Moge Jezus jullie, mijn geliefde dochters en zonen, behoeden!
Laten we blijven bidden voor de apostolische inzet in de hele wereld, nu concreet voor een nieuwe regio die Colombia en Ecuador omvat. En vergeten jullie ook niet mij met jullie gebeden te vergezellen op de reis die ik over een paar dagen naar verschillende landen ga maken.
Met deze boodschap zou ik, bij gelegenheid van het feest van de heilige Maria Magdalena dat wij de 22e zullen vieren, graag willen dat wij met een hernieuwd enthousiasme Jezus’ uitnodiging tot bekering aannemen. Het is een blijvende opdracht, omdat onze motivering en onze bezieling daarvoor constant moeten zijn: de liefde tot God en, door Hem en in Hem, de liefde voor de anderen.
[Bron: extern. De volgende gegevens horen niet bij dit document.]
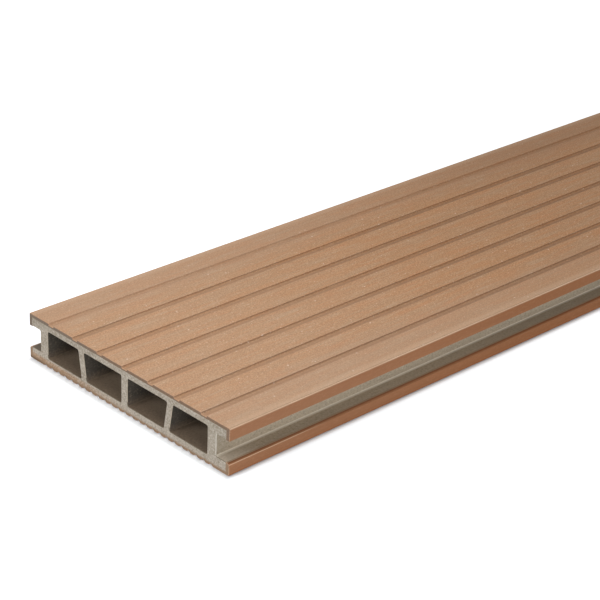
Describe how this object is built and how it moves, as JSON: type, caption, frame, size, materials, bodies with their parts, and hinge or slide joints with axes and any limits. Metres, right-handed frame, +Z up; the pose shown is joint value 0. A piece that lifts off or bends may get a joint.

Wij zijn ervan overtuigd – dat horen wij allemaal te zijn – dat wij bekering nodig hebben. Dit maakt ons niet bedroefd, want het betekent dat wij opnieuw op weg gaan naar het huis van onze vader (vgl. Lc. 15, 11-32). Zoals de heilige Jozefmaria ons verzekert: “We bekeren ons met blijdschap, want we zijn ons bewust van ons goddelijk kindschap (Christus komt langs, nr. 64).
De vreugde van de bekering is de vreugde van de liefde, van een liefde die een antwoord is op de Liefde die God voor ons heeft; daarom vragen wij de Heer vooral om de bekering die wij nodig hebben: “Breng ons weer bij U terug, maak ons leven opnieuw zoals vroeger” (Kl. 5,21).
Ik vraag jullie te bidden voor de slachtoffers, hun familie en allen die getroffen zijn door de overstromingen in Europa, in het bijzonder in Duitsland, België en Nederland. Laten wij tot Onze Lieve Vrouw bidden voor de zoektocht naar de vermisten die nog gaande is.